Зашёл в купе, поднял нижнюю полку, вынул из рундука рюкзак, засунул в него руку по локоть, долго рылся, выудил со дна. «Вот, — говорю, — книжка».
Пограничник открыл книжку где-то на середине, прочитал какой-то короткий текст, поморщился. Потом открыл книжку на последней странице и тщательно сверил выходные данные с моим паспортом. Ещё раз сверил фотографию в паспорте со мной. Неохотно достал штемпель, шлёпнул. Снова прочитал текст.
«Могу подарить», — сказал я. «Да зачем мне?» — ответил пограничник и ушёл наконец.
Я заглянул в купе проводницы: «Извините, чаю можно?» «Чаю?» — лукаво спросила проводница. «Ну ладно-ладно, — согласился я. — Давайте пива». Пиво — оболонь как всегда, другого в украинских поездах не бывает. Ну и ладно, оболонь — тоже пиво, мокрое, и то уже хорошо.
Пошёл в нерабочий тамбур, сел на табуретку (замечательное изобретение для нерабочего тамбура), выпил пиво, вернулся в вагон: снова украинская таможня, на этот раз в виде женщины. Дышит. Тема сисек раскрыта полностью и навсегда. Ещё один кубический сантиметр — и пуговицам на гимнастёрке пиздец.
Идёт сразу ко мне. «Это вы писатель?» — спрашивает. «Я!» — отвечаю, ни секунды не сомневаясь. В таких случаях рефлексия губительна. «Вы тут книжку предлагали, можно?» «Вам можно всё», — я хамею моментально, это хорошо знают все родные мои и близкие. «А подпишете?» Подписал. Прочитала, жарко зарделась: «Ну вы сразу комплименты!» «Девушка! — сказал я по-писательски строго. — Я не делаю комплиментов. Я пишу только о том, что вижу».
Ушла. Я опять пошёл в нерабочий тамбур покурить. Тут пришёл российский, то есть, наверное, белорусский, пограничник с унылыми усами. Вставил мой паспорт в отверстие на животе, прочитал обо мне всё то, что я, если повезёт, узнаю только на Страшном суде, ничуть не удивился, шлёпнул в мой паспорт неразборчивую надпись красными чернилами и ушёл навсегда, так и не поздоровавшись и не попрощавшись.

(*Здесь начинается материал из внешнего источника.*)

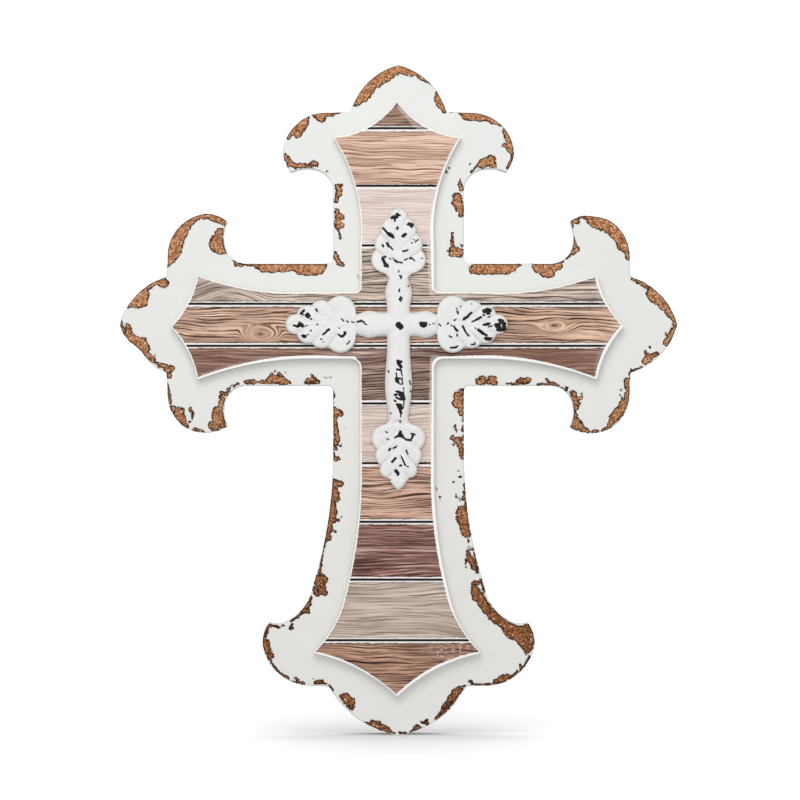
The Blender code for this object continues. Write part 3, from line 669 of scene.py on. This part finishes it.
def shell(name, place, depth, attributes, front_cap):
    """A mesh of the grid place[row, column], x + 1j * z, at this depth, closed round its columns.

    Rows run from the back round the edge to the middle of the front. The first row is closed by a flat face,
    and so is the last where front_cap is set. Without it, both halves of each arm meet in the last row, and
    its doubles are merged.
    """
    rows, columns = place.shape
    points = np.empty((rows * columns, 3))
    points[:, 0] = place.real.ravel() * MM
    points[:, 1] = -depth.ravel() * MM
    points[:, 2] = (place.imag.ravel() + CROSSING) * MM
    row = np.arange(rows - 1)[:, None] * columns
    here = np.arange(columns)[None, :]
    after = (here + 1) % columns
    faces = np.stack([row + here, row + after, row + columns + after, row + columns + here], -1)
    faces = faces.reshape(-1, 4)[:, ::-1].tolist()
    faces.append(list(range(columns)))
    if front_cap:
        faces.append(list(range((rows - 1) * columns, rows * columns))[::-1])
    mesh = bpy.data.meshes.new(name)
    mesh.from_pydata(points, [], faces)
    for key, values in attributes.items():
        layer = mesh.attributes.new(key, "FLOAT", "POINT")
        layer.data.foreach_set("value", values.ravel().astype(np.float32))
    body = bmesh.new()
    body.from_mesh(mesh)
    bmesh.ops.remove_doubles(body, verts=body.verts, dist=1e-6)
    bmesh.ops.recalc_face_normals(body, faces=body.faces)
    if body.calc_volume(signed=True) < 0:
        bmesh.ops.reverse_faces(body, faces=body.faces)
    body.to_mesh(mesh)
    body.free()
    mesh.shade_smooth()
    mesh.set_sharp_from_angle(angle=np.radians(SHARP_TURN))
    obj = bpy.data.objects.new(name, mesh)
    bpy.context.scene.collection.objects.link(obj)
    return obj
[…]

В рейсовом автобусе из райцентра, который ходит два раза в неделю, одна старуха рассказывала другой: «Там так замечательно! Чистенько, уютно, приём по часам. Мне очень понравилось!»
Речь, понятное дело, шла о кладбище.
На остановке в Минске к нашему вагону подошла соседняя проводница: «Мужчины тут есть?» — спросила. Я оглянулся вокруг — мужчин, кроме меня, не было. «Что там у вас?» — спрашиваю. «Да вот площадка между вагонами не поднимается, а нас сейчас будут перецеплять».
Ну пошли в её вагон, даёт она мне какой-то ржавый топор, я повертел его в руках. «Кочерга есть?» — спрашиваю. Принесла кочергу. Я ебанул по такой особой штуке сбоку (руки-то помнят), поднял площадку.
«Ой, — говорит проводница, — как вы ловко!»